Was sind harmonisierte Normen?

Eine harmonisierte Norm ist eine europäische Norm, die von einer der europäischen Normungsorganisationen (CEN, CENELEC oder ETSI) auf der Grundlage eines spezifischen Auftrags der Europäischen Kommission entwickelt wird. Ihr Hauptzweck ist es, die abstrakten, grundlegenden Sicherheits- und Leistungsanforderungen aus den EU-Harmonisierungsrechtsvorschriften (z. B. Maschinenrichtlinie, Medizinprodukteverordnung) in detaillierte technische Spezifikationen zu übersetzen.

Damit eine Norm rechtlich als „harmonisiert“ gilt, muss ihre Fundstelle im Amtsblatt der Europäischen Union veröffentlicht werden. Erst durch diese Veröffentlichung löst die Anwendung der Norm die sogenannte Konformitätsvermutung aus. Das bedeutet: Wendet ein Hersteller eine harmonisierte Norm korrekt an, wird vermutet, dass sein Produkt die entsprechenden gesetzlichen Anforderungen der EU-Verordnung erfüllt.

Die rechtliche Bedeutung und der Nutzen für Hersteller

Für Unternehmen im EU-Binnenmarkt sind harmonisierte Normen ein zentrales Instrument der Product Compliance. Obwohl ihre Anwendung rechtlich freiwillig ist, bieten sie erhebliche Vorteile:

  • Rechtssicherheit: Die Konformitätsvermutung ist der stärkste Nachweis, den ein Hersteller erbringen kann, um die Einhaltung gesetzlicher Anforderungen zu belegen. Dies vereinfacht das Konformitätsbewertungsverfahren und die CE-Kennzeichnung erheblich.
  • Erleichterter Marktzugang: Produkte, die nach harmonisierten Normen entwickelt und geprüft wurden, genießen das Vertrauen von Marktüberwachungsbehörden und Kunden. Dies beschleunigt den freien Warenverkehr innerhalb der EU.
  • Stand der Technik: Harmonisierte Normen dokumentieren den anerkannten Stand der Technik. Sie bieten Herstellern einen klaren und konsensbasierten Fahrplan für die Entwicklung sicherer und konformer Produkte.

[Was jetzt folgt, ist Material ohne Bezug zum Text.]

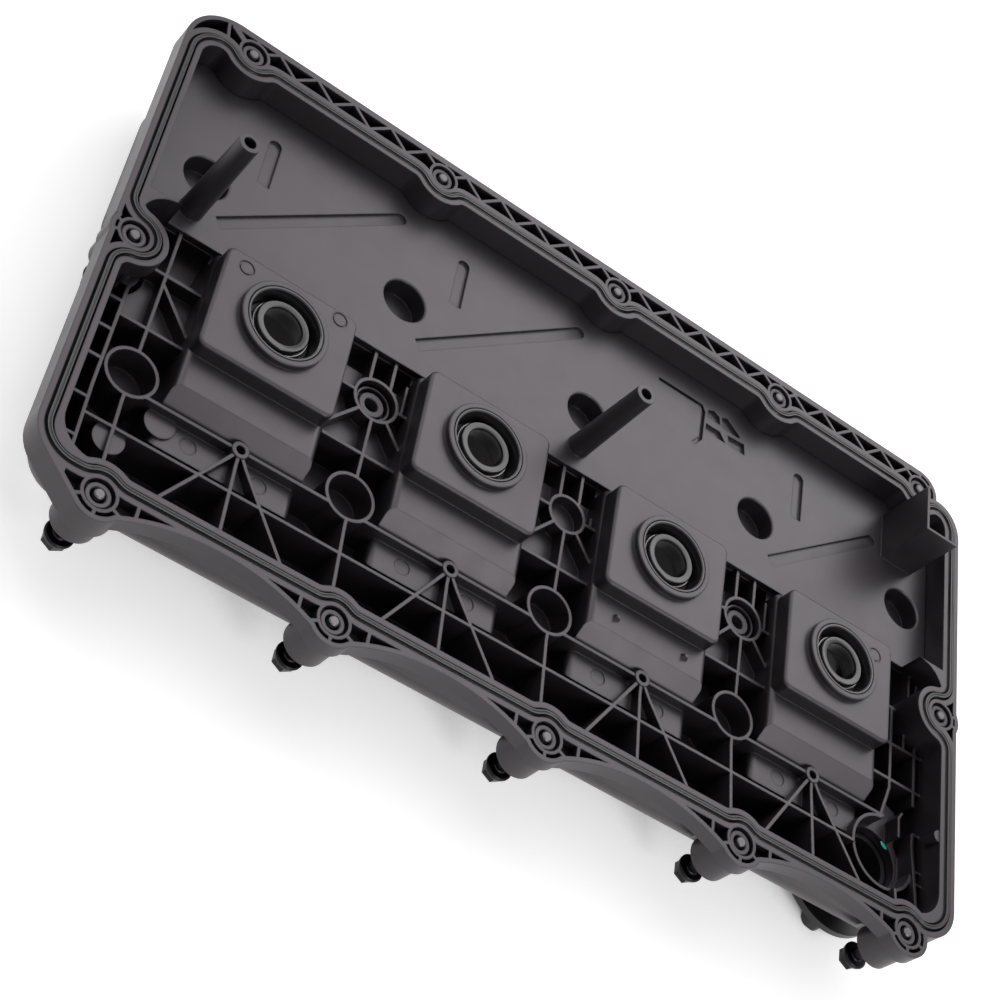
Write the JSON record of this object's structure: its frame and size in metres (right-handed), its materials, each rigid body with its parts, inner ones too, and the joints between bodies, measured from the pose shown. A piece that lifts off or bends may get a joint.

Entscheidet sich ein Hersteller gegen die Anwendung einer harmonisierten Norm, muss er auf anderem Wege nachweisen, dass sein Produkt die gesetzlichen Anforderungen erfüllt, was oft aufwendiger und kostspieliger ist.

Anwendungsbereiche: Von Maschinen bis Künstliche Intelligenz

Harmonisierte Normen sind in fast allen regulierten Produktbereichen von entscheidender Bedeutung. Sie konkretisieren die Anforderungen für eine Vielzahl von Produkten und Technologien, darunter:

  • Maschinen (gemäß Maschinenrichtlinie 2006/42/EG)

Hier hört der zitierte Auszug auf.